## begin Information provided

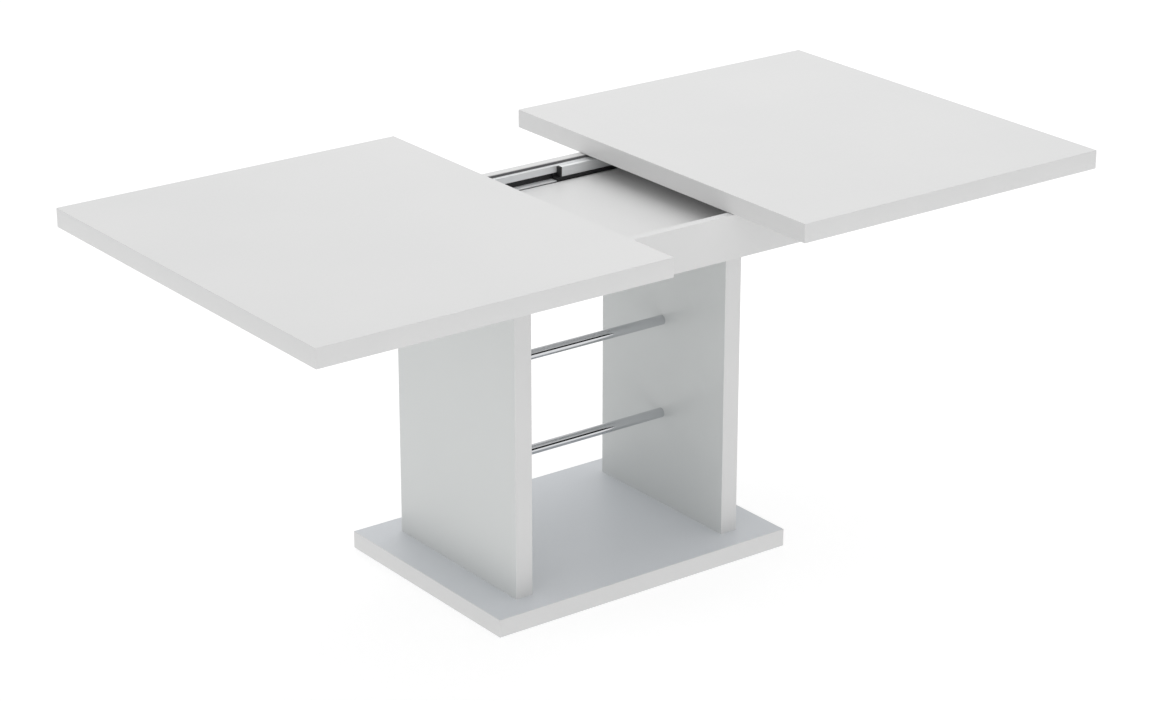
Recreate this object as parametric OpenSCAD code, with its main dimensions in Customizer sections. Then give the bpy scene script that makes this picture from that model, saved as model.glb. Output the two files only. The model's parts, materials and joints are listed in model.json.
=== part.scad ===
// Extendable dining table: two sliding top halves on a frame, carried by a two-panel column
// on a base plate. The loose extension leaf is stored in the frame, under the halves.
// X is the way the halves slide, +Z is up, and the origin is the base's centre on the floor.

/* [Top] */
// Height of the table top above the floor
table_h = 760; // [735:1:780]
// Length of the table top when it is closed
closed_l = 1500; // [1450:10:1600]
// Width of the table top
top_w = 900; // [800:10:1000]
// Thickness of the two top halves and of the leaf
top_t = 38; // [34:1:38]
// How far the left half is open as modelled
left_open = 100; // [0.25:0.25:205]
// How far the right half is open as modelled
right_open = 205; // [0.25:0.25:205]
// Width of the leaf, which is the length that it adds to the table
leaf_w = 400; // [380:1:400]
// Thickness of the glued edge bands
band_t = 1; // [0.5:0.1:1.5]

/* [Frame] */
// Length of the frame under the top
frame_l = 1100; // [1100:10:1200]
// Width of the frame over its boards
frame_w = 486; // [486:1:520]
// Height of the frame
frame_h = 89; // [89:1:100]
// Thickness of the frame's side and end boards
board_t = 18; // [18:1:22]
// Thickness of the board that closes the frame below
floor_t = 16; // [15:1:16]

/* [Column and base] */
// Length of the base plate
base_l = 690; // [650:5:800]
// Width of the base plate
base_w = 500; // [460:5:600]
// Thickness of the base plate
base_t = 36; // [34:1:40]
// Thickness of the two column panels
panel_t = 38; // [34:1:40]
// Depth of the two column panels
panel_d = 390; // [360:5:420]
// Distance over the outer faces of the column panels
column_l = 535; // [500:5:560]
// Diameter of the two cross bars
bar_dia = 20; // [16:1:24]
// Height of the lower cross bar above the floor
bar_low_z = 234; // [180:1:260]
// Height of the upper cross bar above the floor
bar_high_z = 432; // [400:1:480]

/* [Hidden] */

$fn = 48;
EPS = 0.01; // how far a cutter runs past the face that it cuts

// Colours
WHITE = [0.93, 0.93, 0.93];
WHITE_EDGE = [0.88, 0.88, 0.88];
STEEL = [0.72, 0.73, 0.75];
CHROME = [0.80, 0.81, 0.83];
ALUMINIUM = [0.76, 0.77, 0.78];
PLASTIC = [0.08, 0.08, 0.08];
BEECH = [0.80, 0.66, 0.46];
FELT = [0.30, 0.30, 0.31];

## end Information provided

> Exercise directions: Give back exactly the material above from its opening line to the line bearing "on the floor.".

> Task output:
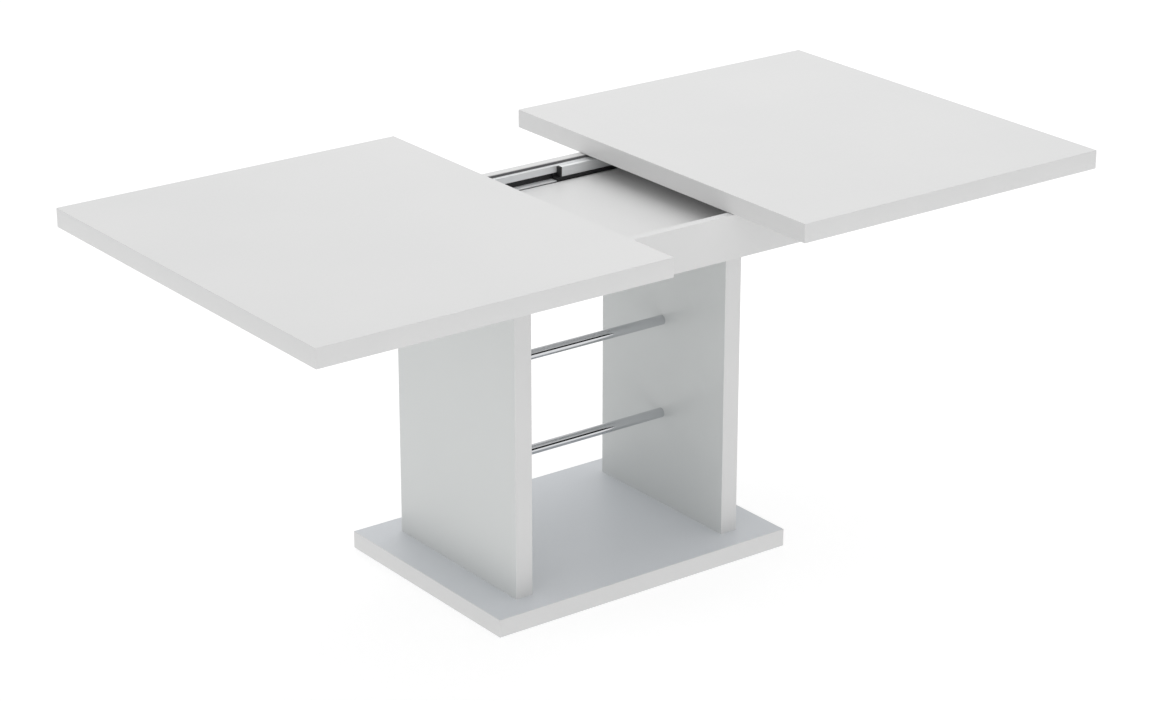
Recreate this object as parametric OpenSCAD code, with its main dimensions in Customizer sections. Then give the bpy scene script that makes this picture from that model, saved as model.glb. Output the two files only. The model's parts, materials and joints are listed in model.json.
=== part.scad ===
// Extendable dining table: two sliding top halves on a frame, carried by a two-panel column
// on a base plate. The loose extension leaf is stored in the frame, under the halves.
// X is the way the halves slide, +Z is up, and the origin is the base's centre on the floor.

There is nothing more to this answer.